Question 2 on the Nov. 8 Massachusetts ballot will ask voters whether they support giving the state the authority to lift the cap on charter schools. As it stands, no more than 120 charter schools are allowed to operate in the state, and there are currently 78 active charters.
This question, one of four appearing in the ballot, will be one of the most significant ones affecting public education in the state in years, especially given that the number of charters in the state has been capped since January 2010. Understandably, this question has received a lot of publicity in the last few months as Election Day loomed ever closer. Supporters, as well as opponents, have found themselves at a stalemate, with both making their last push to sway the vote.
Approving this measure would give the State Education Department permission to raise the cap imposed on charter schools, allowing it to add up to 12 new charter schools per year, every year. A “no” vote would simply maintain the law as it is currently. According to The Boston Globe, only 3.9 percent of students in the state currently attend charter schools.
The debate surrounding the question has boiled down to several parallel discussions: whether an approval of the measure drains the public school system of funding—charter schools are considered part of the public school system, receive both public and private funding, have to adhere to Massachusetts education regulations, but have independent boards—whether allowing these schools to be run by third parties would then make these charters appear like another business venture to the independent boards, and whether it is worth it to create new schools instead of improving the existing ones.
Massachusetts already has a school-choice policy, through which parents can choose to send their children to schools located outside of their district, so if this measure were to be approved, it would only increase the choices available to parents. But these extra options come with consequences.
While, on paper, extra choices would allow individuals more options and thus the ability to select the best option for their children, several issues appear if the proposal in its current form passes.
Firstly, at the current level of charter schools, the funding they receive is proportional to the number of students the schools currently have enrolled, according to a recent report published by The Boston Globe. Adding more schools without proportionately expanding the funding pool, however, would leave certain public schools without adequate funding.
Dividing the same amount of funding between larger amounts of receiving parties will only leave each school with a smaller amount of support.

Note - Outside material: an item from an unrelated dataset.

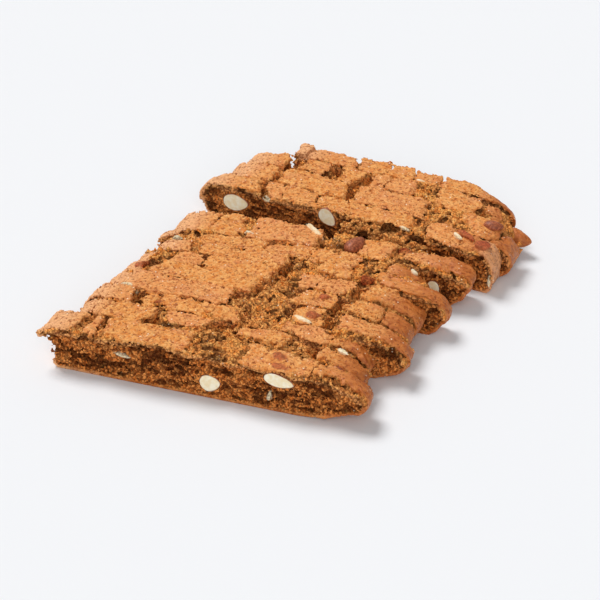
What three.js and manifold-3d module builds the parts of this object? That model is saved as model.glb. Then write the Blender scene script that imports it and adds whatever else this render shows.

While the per-pupil funding may not change in this situation, since the number of students itself is constant, the reality is that schools, be they charter or public, have fixed costs that they have to meet (salaries, utility bills, maintenance, resource costs, etc.). The argument that adding more charter schools would not drain the system only holds if we look at the per-pupil spending.
Secondly, with the school-choice system the state has, many have argued that adding more charter schools will help alleviate the long waiting list by allowing more students to attend charter schools. This solves the problem only superficially, however, as the best charter schools will still have long waiting lists, without mentioning the fact that we have no way of currently knowing whether these new schools would actually improve the learning environment for students.
Lastly, let us consider the independent boards that currently govern these schools. The idea behind having independent boards is to allow them the flexibility to make individualized decisions that will best help the students in a case-by-case basis depending on the school. Expanding the number of schools in the state by opening them up to higher levels of outside sources would put them in a situation in which investors in these schools begin seeing them as revenue resources instead of educational facilities. The business interests of the sponsors who fund the schools must not be ignored.
Vermont Senator Bernie Sanders voiced his opinion on this question this week by saying that he opposes the measure (whether or not Sanders should interject in state politics of another state is a question for another day).
“We must defeat Massachusetts Ballot Question 2,” Sanders said in a statement. “This is Wall Street’s attempt to line their own pockets while draining resources away from public education at the expense of low-income, special education students and English language learners.”
Instead of diverting funding away from public schools and into new charter schools, the way forward should be instead to continue investing in public education and ensure that the needs of the students are met through educational reform. The first step is to identify the issues that force more than 33,000 thousand to join the charter waiting list, and then enact a plan that fixes those issues.
Regardless of what the state decides next Tuesday, the most important factor is that people turn up to the polls. This is too important to leave up to chance.